Juncker déclenche un débat sur une armée européenne
La création d'une armée européenne proposée par Jean-Claude Juncker a amorcé un débat sur la politique sécuritaire de l'Union. Ce week-end, le président de la Commission disait voir dans une armée commune la réponse appropriée aux menaces actuelles, émanant surtout de la Russie. Certains commentateurs abondent en son sens, soulignant que seule une Europe unie peut défendre ses valeurs. Pour d'autres, un renforcement de l'OTAN serait une réaction plus judicieuse à la politique hégémonique de Moscou.
Renforcer l'OTAN serait plus judicieux
Vouloir créer une armée européenne est irréaliste à l'heure actuelle, estime le quotidien conservateur Frankfurter Allgemeine Zeitung : "Une armée commune européenne ayant d'autres missions que celle de défiler dans les rues des capitales lors des différentes fêtes nationales ne verra pas le jour tant qu'il n'existera pas une politique étrangère et sécuritaire commune digne de ce nom.

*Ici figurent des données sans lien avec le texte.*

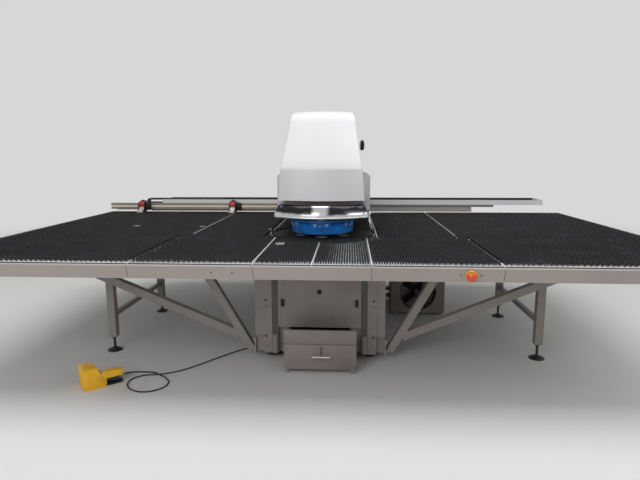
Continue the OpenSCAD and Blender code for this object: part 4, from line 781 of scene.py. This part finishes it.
# The black strip at the lip strip's front edge is painted shade. It stands for the dark gap there.
lip, shade_strip = bmesh.new(), bmesh.new()
for side in (-1, 1):
    for x0, x1 in ((0, SEAM_CENTRE), (SEAM_CENTRE, SEAM_OUTER), (SEAM_OUTER, REACH + 0.006)):
        for build, near, far, top in ((lip, LIP_IN + 0.012, 0.150, 0.002),
                                      (shade_strip, LIP_IN + 0.001, LIP_IN + 0.0115, 0.004)):
            add_box(build, (side * (x0 + 0.006), depth(near), BOARD_TOP + FIT),
                    (side * (x1 - 0.006), depth(far), RIM + top), SOFT)
make_piece("lip_strips", lip, "machine", zinc, "zinc_sheet")
make_piece("lip_shade_strip", shade_strip, "machine", black_plastic, "black_plastic")
print("joint strips reach", round(REACH, 3), "m to each side")

# %% [markdown]
# ## The nose hood
# The hood is a sheet-metal shell. Seen from the front it narrows upwards, its face is bowed like a barrel
# stave and its top is rounded over. It is drawn as a stack of level rings, each one a circle of points that is
# moved onto a bowed outline with round corners. Bridging the rings gives the skin, and a Solidify modifier
# turns the skin inwards into 3 mm sheet.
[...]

Celle-ci nécessiterait une forte convergence des intérêts nationaux. ... Créer au forcing une communauté supplémentaire qui ne repose sur rien, voilà ce que l'UE ne peut et ne doit pas se permettre. Actuellement, il ne s'agit pas de se perdre en conjectures imaginaires pour le futur, mais de faire face aux dangers du présent. La sécurité européenne est menacée par une Russie agressive qui se réarme massivement. ... La réaction au cynisme de la politique hégémonique de Moscou ne peut être qu'un renforcement politique et militaire de l'OTAN."

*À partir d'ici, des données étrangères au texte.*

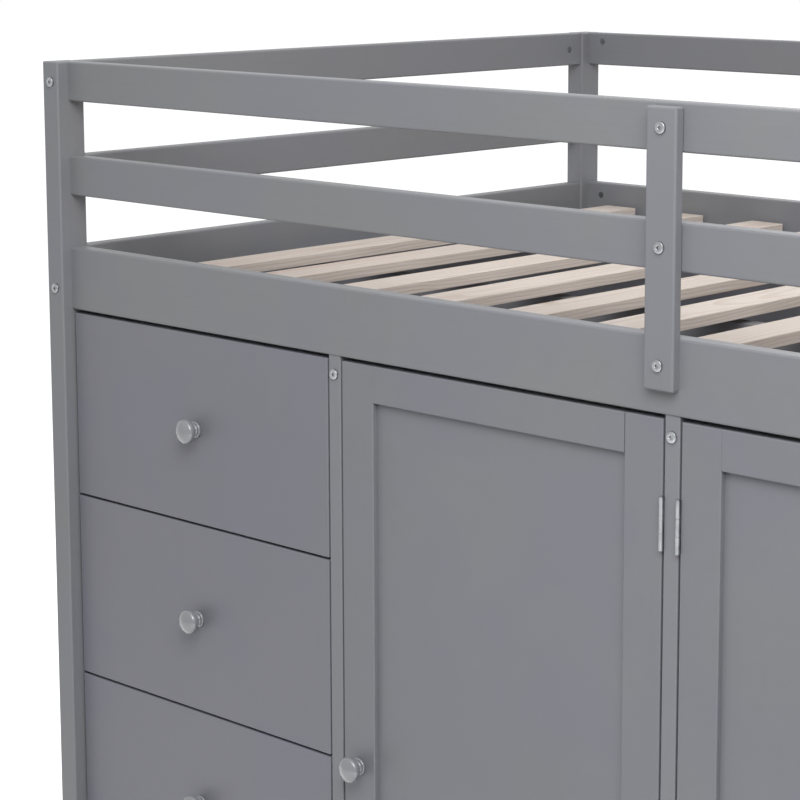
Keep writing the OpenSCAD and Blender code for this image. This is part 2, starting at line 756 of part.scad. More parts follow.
box_rise = 30;
runner_rise = 60;
box_w = bay_w - 2 * box_gap;
bottom_rise = 10;
module at_drawer(n) {
  translate([bay_x(0), y_cabinet, drawer_z(n)]) children();
}
module knob_place(x, z) {
  translate([x, y_cabinet, z]) rotate([90, 0, 0]) children();
}
module knob_screw_hole() {
  translate([0, 0, -front_t - 1]) cylinder(h = front_t + 2, d = knob_screw_d + 2 * hole_clear);
}
module drawer_front(n) {
  difference() {
    eased_bar([bay_x(0) + side_gap, y_cabinet, drawer_z(n)], [front_w, front_t, drawer_h], 1.5);
    knob_place(bay_x(0) + bay_w / 2, drawer_z(n) + drawer_h / 2) knob_screw_hole();
  }
}
module drawer_side() {
  difference() {
    board([box_gap, front_t, box_rise], [box_t, box_l, box_h]);
    board([box_gap - eps, front_t + 5, box_rise + runner_rise - 0.7],
      [runner_groove + eps, box_l, runner_h + 0.7 + slide_clear]);
    board([box_gap + box_t - box_groove, front_t - eps, box_rise + bottom_rise - joint_gap],
      [box_groove + eps, box_l + 2 * eps, box_bottom_t + 2 * joint_gap]);
  }
}
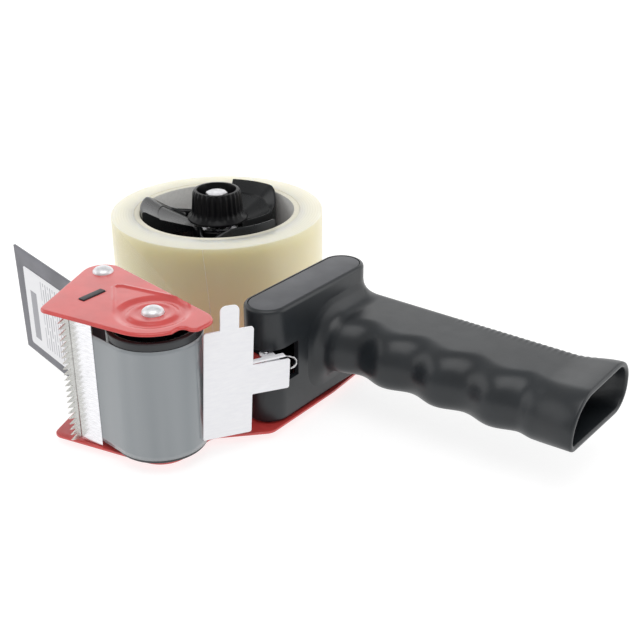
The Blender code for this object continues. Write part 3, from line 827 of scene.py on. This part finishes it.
def roll():
    corners = [
        (ROLL_RADIUS, TAPE_HIGH, 0.5), (ROLL_RADIUS, TAPE_LOW, 0.5),
        (CORE_OUTER + 0.02, TAPE_LOW, 0.1), (CORE_OUTER + 0.02, TAPE_HIGH, 0.1),
    ]
    profile = closed_profile(corners)

    def windings(angle, radius, z):
        if radius < ROLL_RADIUS - 1.0:
            return radius
        return radius - 0.06 + 0.05 * math.sin(3.0 * angle + z * 0.07)

    tape = turned("tape_windings", (0.0, 0.0), profile, 192, windings)
    show(tape, "reel", TAPE, "tape_roll", "tape_roll")
    core_corners = [
        (CORE_OUTER, TAPE_HIGH - 0.1, 0.2), (CORE_OUTER, TAPE_LOW, 0.2),
        (CORE_INNER, TAPE_LOW, 0.3), (CORE_INNER, TAPE_HIGH - 0.1, 0.3),
    ]
    core = turned("paper_tube", (0.0, 0.0), closed_profile(core_corners), 160)
    show(core, "reel", PAPER, "paper_core", "paper_core")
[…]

La résolution unie, une dissuasion efficace
Dans un monde de plus en plus belliqueux, une armée européenne serait la meilleure garante d'un maintien de la paix, estime le quotidien libéral Irish Examiner : "Nous sommes membres d'une communauté européenne qui, ces dernières décennies, a été la force déterminante et positive dans la vie des Irlandais. Dans un monde qui semble être de plus en plus fragmenté et belliqueux, ce genre de considérations semble inévitable. Elles sont peut être encore très théoriques, mais l'ancien postulat selon lequel une coalition de nations est plus forte qu'une multitude de petits Etats indépendants ne perd rien de sa validité. Il en va de même de l'affirmation selon laquelle une résolution unie est la force de dissuasion la plus efficace face à ceux qui menacent la paix que nous chérissons tous et que nous voulons préserver."
Une armée européenne serait sans commandement
Une armée européenne telle que la préconise le chef de la Commission européenne Jean-Claude Juncker montrerait que l'UE prend au sérieux la défense de ses valeurs, mais il sera impossible de la mettre en œuvre dans les faits, analyse le quotidien conservateur Lidové noviny : "Qui dirigera cette armée, qui en assurera le commandement ? Dans la zone euro et dans l'UE, l'Allemagne joue un rôle prépondérant sur les plans économique et politique. Cette Allemagne est peut-être en mesure de négocier avec Poutine, de manière plus ou moins énergique, mais elle ne peut pas envoyer au combat à l'étranger le moindre détachement de troupes sans avoir préalablement reçu la bénédiction du Bundestag ou de la Cour constitutionnelle. … Quand bien même les Etats européens changeraient d'attitude, débourseraient des milliards d'euros pour une défense commune, se doteraient d'une doctrine de sécurité persuasive, un chef militaire leur fait défaut. L'UE en tant qu'institution ne peut pas assumer ce rôle, l'Allemagne non plus et ni la Grande-Bretagne et ni la France ne veulent le faire. L'armée européenne s'annonce ainsi un projet de longue haleine - voire déjà mort-né."
Une armée commune profite à la politique extérieure européenne
L'UE a de toute urgence besoin d'une stratégie de politique extérieure commune, estime sur le portail en ligne de la radio estonienne ERR le journaliste Erkki Bahovski, favorable à l'idée d'une armée européenne : "[Lors du sommet des ministres des Affaires étrangères à Riga ce week-end], l'UE a été la spectatrice de l'évolution de sa politique avec ses voisins, dans les pays du pourtour méditerranéen et dans ceux du partenariat oriental. … C'est déjà mieux que rien. Tel un super-pétrolier, l'UE s'apprête à manœuvrer, mais il faut dire que le virage à effectuer est large. … Le problème est que les conflits qui font rage à proximité directe de l'UE nous apportent des réfugiés et sont une source d'instabilité et de risque de guerre permanent. Le président de la Commission Juncker prévoit la création d'une armée européenne commune. C'est sans aucun doute un pas dans la bonne direction, qui montre que le pétrolier est peut-être plus réactif qu'il n'y paraît."